For the mining industry, the key question is whether such lending models can offer more resilient, transparent financing without encouraging unsustainable leverage. For the broader crypto ecosystem, the question is how far traditional finance can incorporate digital assets while maintaining robust risk controls.
8. A Step Toward a More Integrated Financial Landscape
Sberbank’s Bitcoin-backed loan to Intelion Data will not, by itself, transform the mining sector or the banking system. But it is an important signal. It demonstrates that large, regulated institutions are no longer content to treat digital assets only as something clients trade on external platforms. Instead, they are exploring how these assets can interact directly with core banking products such as credit, collateral, and custody.

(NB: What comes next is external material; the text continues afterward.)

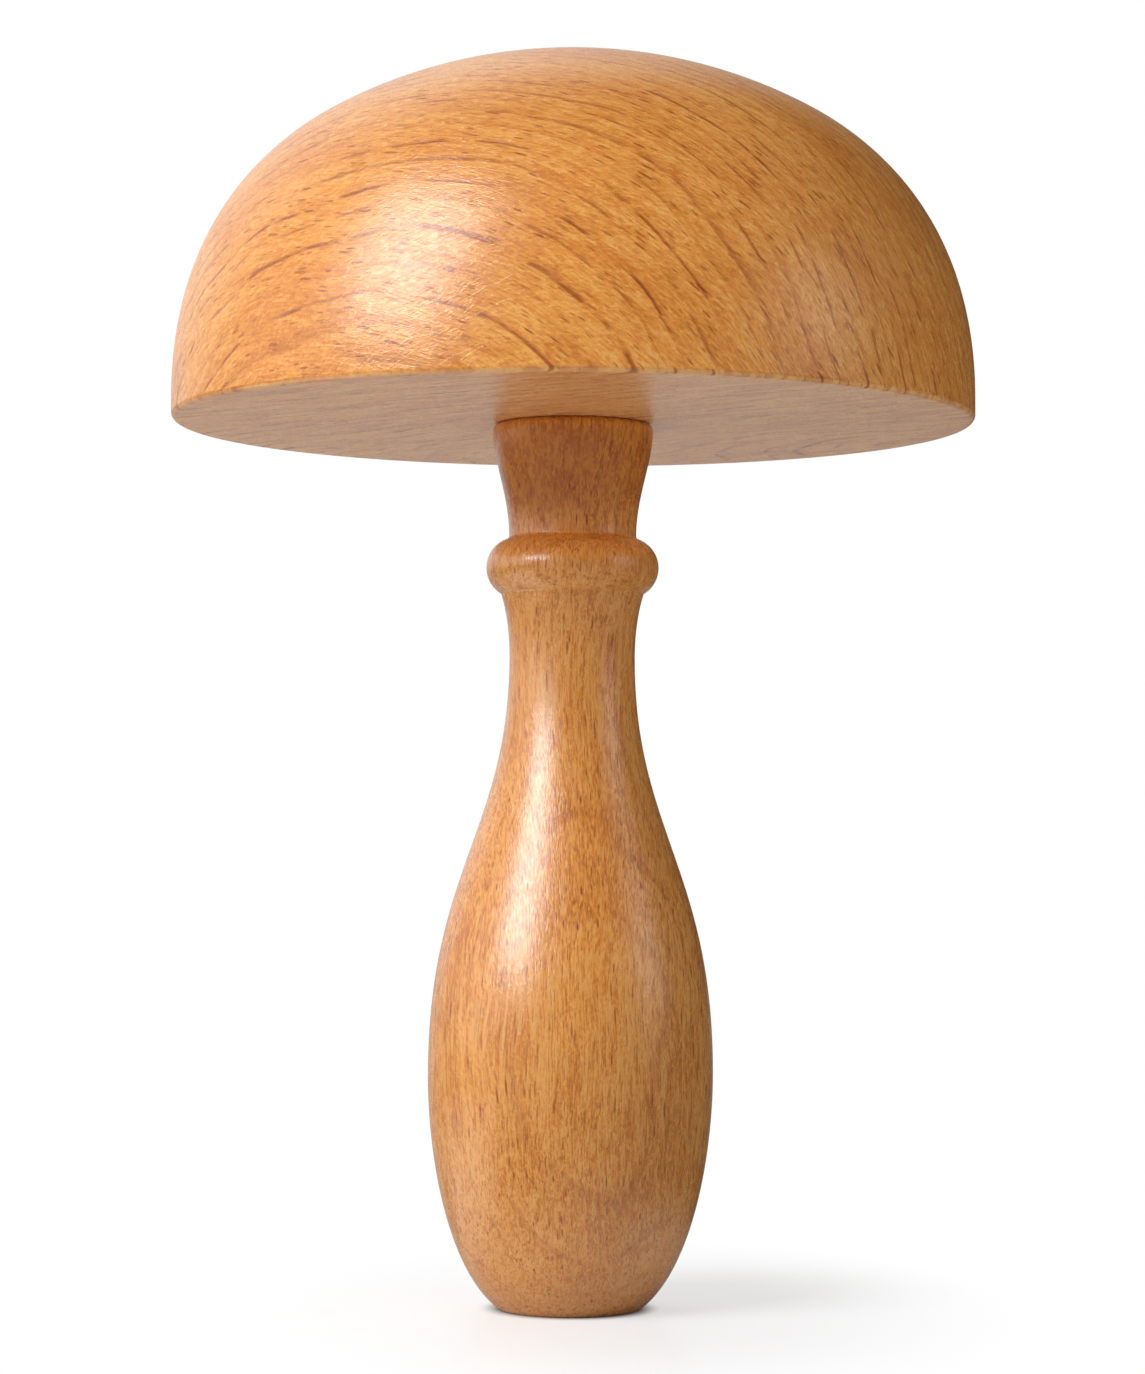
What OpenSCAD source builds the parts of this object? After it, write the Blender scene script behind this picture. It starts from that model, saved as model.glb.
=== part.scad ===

If handled prudently, this kind of experimentation can help bridge a long-standing gap between on-chain assets and off-chain financing. Miners gain new tools to manage their treasuries; banks gain insight into how to safely handle a new category of collateral; regulators gain real-world data instead of hypothetical scenarios.
The challenge, as always, lies in balance. Too little integration, and the potential efficiencies and innovations of digital assets remain isolated. Too much integration without appropriate safeguards, and volatility could spill over into parts of the financial system that are not prepared for it. The Sberbank pilot is a small but telling case study in how that balance might be negotiated in practice.
Disclaimer: This article is for educational and analytical purposes only and does not constitute financial, investment, or legal advice. Digital assets are highly volatile and may not be suitable for every investor or institution. Always conduct your own research and consider consulting qualified professionals before making financial decisions.